All o’ this blather is just to give you a little context into the musical world that received Lambchop’s Nixon with open, loving arms (at least in the UK – the US never woke up to them), sending the Nashville 14-piece to the upper reaches of rag and mag year end lists as well as propelling them to the unprecedented heights of a headline show at the Royal Albert Hall a couple of years later. Nixon is their gateway album, their best seller, their most highly acclaimed and arguably their most beloved.

Re-released here as part of Merge’s year long 25th anniversary celebrations, (already having seen one re-release in 2010 through City Slang that incorporated a live DVD of the aforementioned RAH show) Nixon, a tuneful, surrealist country-soul album with a glint in its eye and many an instrumental trick up the sleeve of its chief author Kurt Wagner, is worth revisiting if only to remember the genuine musical warmth of a band too often derided as ‘cold’ or overtly cerebral.

Though they very rarely provide an easy in for the casual listener and both Wagner’s lyrics and demeanour suggest a certain distance from the material and maybe the audience too, a certain archness that’s hard to escape, there are genuine feelings to be felt on Nixon, real highs and lows to add substance to the stylistic trickery and knowing nature of the album’s faux-concept intentions.

“Grumpus” is, indeed, “the one” – a langorous, louche lounger of a song, shuffling through a tangle of half-riffs and Marr-chimes, backing vocals married to sweet, high horns, those unusually direct words: “Restless boy in a restless town/You commenced to drinking” contrasting with the summer breeze of sound, finally offering the advice “Stop staring through that bitter lens”. That four beat drumstick click at the song’s centre might be their coolest, most pop moment.

The white boy soul of ‘You Masculine You’, with its sad-eyed changes, high pitched “oooohs” and Wagner’s faltering falsetto has the feel of a great Aztec Camera ballad but couched in surreal warnings/concerns – Wagner “very wrong about the cut about the bleed” and “forever benched”. The song feels genuinely passionate s it evolves into its last quarter, delving deeper down into more complex arrangements, more affecting orchestration.

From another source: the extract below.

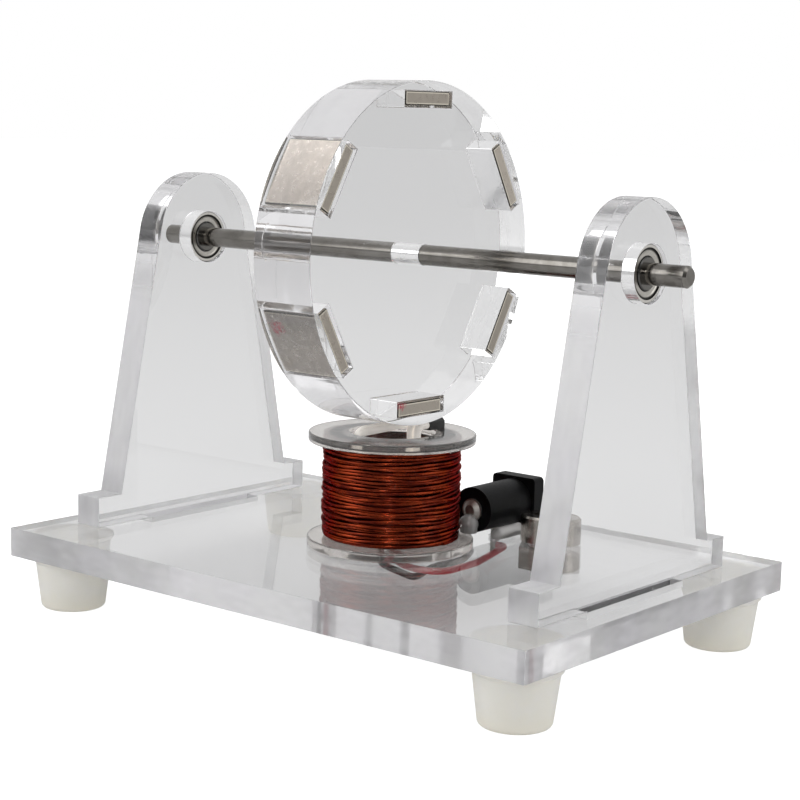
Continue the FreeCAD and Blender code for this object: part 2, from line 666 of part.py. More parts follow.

Admittedly tracks like “What Else Could It Be” feel more MOR than Motown despite their intentions – certainly luscious and delicately put together but also a tiny bit bland; yet there’s the glorious nature vs nurture conundrum of “Up With People” and it’s blasting trumpet shooting up like a breathing strw from the riverbed to gloriously counteract any such concerns.

Of course Wagner’s lyrics are, across the board, tough to mine for meaning – though he gets off a few killers in the shape of “What Else Could It Be”’s throwaway “Brush the dog as you walk away” which summarises his wonky, bitter humour nicely, as well as offering “This is not a theatre kiss/More like a railway piss” on the feedback driven countrified highlight “The Distance From Her To There”.

If the stylistic focus is a little too contrived, a focus perhaps too doggedly pursued, and these are not necessarily Wagner’s most heartfelt moments (look to the raw, wonderful ‘Mr M’ – essentially an album-long tribute to longtime friend and collaborator Vic Chesnutt for that) what we do have is a clutch of excellent songs, a good few moments of chest swelling glory and, often, a sense of aural warmth that can only be achieved when very precise attention is paid to the detail of how a record sounds.

The extra disc of live acoustic performance here is a contrasting delight – Wagner performing with more gravitas and passion over the brief EP than he musters vocally over the whole record proper. It’s a little treasure for Lambchop fans.

Nixon may not have the thunder, the controversy, the tragedy or the flat-out depression of many of its contemporaries, labeled ‘alt-country’ or otherwise, but it does have a set of damn fine songs with sunlit tunes that illuminate the dark, intricate corners of Wagner’s smart, savage, soulful psyche.